WHAT THE EXERCISE ASKS => Output a verbatim copy of the data, cut off after the line that contains "return [tuple(map(float, point))".

SOURCE EXCERPT =>
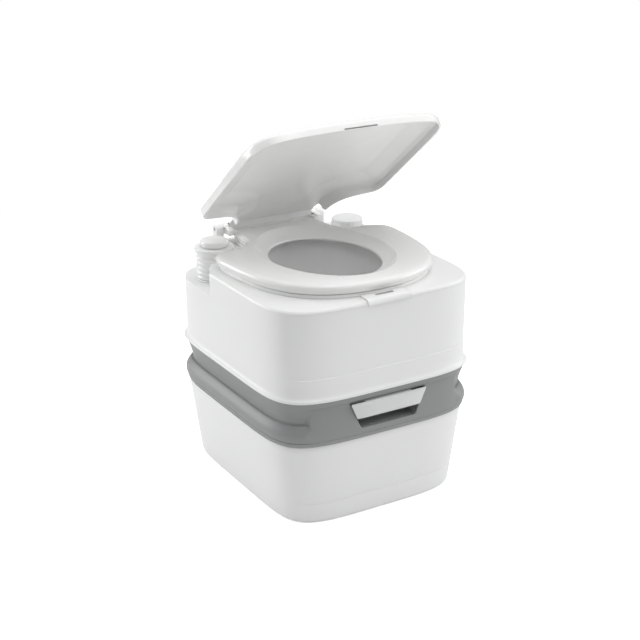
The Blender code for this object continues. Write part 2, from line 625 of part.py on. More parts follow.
def smooth_path(keys, per_span):
    """An open centripetal curve through the key points."""
    padded = np.concatenate([[2 * keys[0] - keys[1]], keys, [2 * keys[-1] - keys[-2]]])
    span = np.sqrt(np.linalg.norm(padded[1:] - padded[:-1], axis=1))[:, None]
    chord = (padded[1:] - padded[:-1]) / span
    slope = (chord[:-1] * span[1:] + chord[1:] * span[:-1]) / (span[1:] + span[:-1])
    points = smooth_spans(keys[:-1], keys[1:], slope[:-1], slope[1:], span[1:-1], per_span)
    return [tuple(map(float, point)) for point in points] + [tuple(map(float, keys[-1]))]


def bellows_profile():
    """Outline of the ribbed bellows and its inside, with four folds."""
    low, high, folds = SHELF_Z + 0.0028, BELLOWS_TOP, 4
    pitch = (high - low - 0.0060) / folds
    outer = [(BELLOWS_R - 0.0010, low), (BELLOWS_R, low + 0.0020)]
    for fold in range(folds):
        base = low + 0.0030 + fold * pitch
        outer += [(BELLOWS_R - 0.0035, base + pitch * 0.35), (BELLOWS_R, base + pitch * 0.85)]
    outer += [(BELLOWS_R - 0.0006, high - 0.0010), (BELLOWS_R - 0.0030, high)]
    return outer


def build_pump(materials):
    """Bellows flush pump: base collar, bellows and push knob."""
    centre = (PUMP_X, PUMP_Y)
    collar = turned_bmesh(((0.0060, SHELF_Z + GAP), (0.0335, SHELF_Z + GAP), (0.0335, SHELF_Z + 0.0016),
                           (0.0325, SHELF_Z + 0.0025), (0.0060, SHELF_Z + 0.0025)), centre, 24)
    make_object("pump_base", collar, materials["white"])
    stub = turned_bmesh(((0.0035, 0.3185), (0.0095, 0.3185), (0.0095, SHELF_Z), (0.0035, SHELF_Z)),
                        centre, 24)
    make_object("pump_stub", stub, materials["light_grey"])
    outer = bellows_profile()
    inner = [(radius - 0.0016, z) for radius, z in outer[::-1]]
    inner[0] = (BELLOWS_R - 0.0046, BELLOWS_TOP)
    bellows = make_object("pump_bellows", turned_bmesh(outer + inner, centre, 24), materials["white"],
                          (PUMP_X, PUMP_Y, SHELF_Z))
    knob = turned_solid_bmesh(((0.0235, BELLOWS_TOP + GAP), (KNOB_R, BELLOWS_TOP + 0.0030),
                               (KNOB_R, KNOB_TOP - 0.0050), (0.0215, KNOB_TOP - 0.0018),
                               (0.0120, KNOB_TOP - 0.0003), (0.0040, KNOB_TOP)), centre, 32)
    make_object("pump_knob", knob, materials["white"], (PUMP_X, PUMP_Y, BELLOWS_TOP))
    return bellows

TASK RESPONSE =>
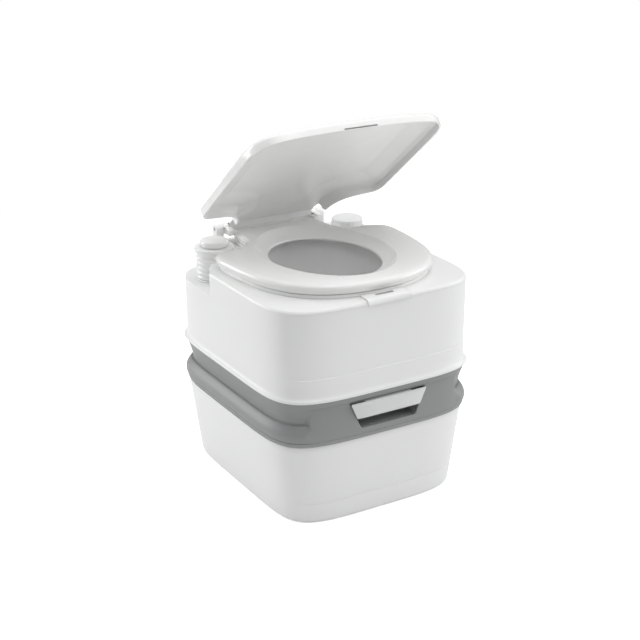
The Blender code for this object continues. Write part 2, from line 625 of part.py on. More parts follow.
def smooth_path(keys, per_span):
    """An open centripetal curve through the key points."""
    padded = np.concatenate([[2 * keys[0] - keys[1]], keys, [2 * keys[-1] - keys[-2]]])
    span = np.sqrt(np.linalg.norm(padded[1:] - padded[:-1], axis=1))[:, None]
    chord = (padded[1:] - padded[:-1]) / span
    slope = (chord[:-1] * span[1:] + chord[1:] * span[:-1]) / (span[1:] + span[:-1])
    points = smooth_spans(keys[:-1], keys[1:], slope[:-1], slope[1:], span[1:-1], per_span)
    return [tuple(map(float, point)) for point in points] + [tuple(map(float, keys[-1]))]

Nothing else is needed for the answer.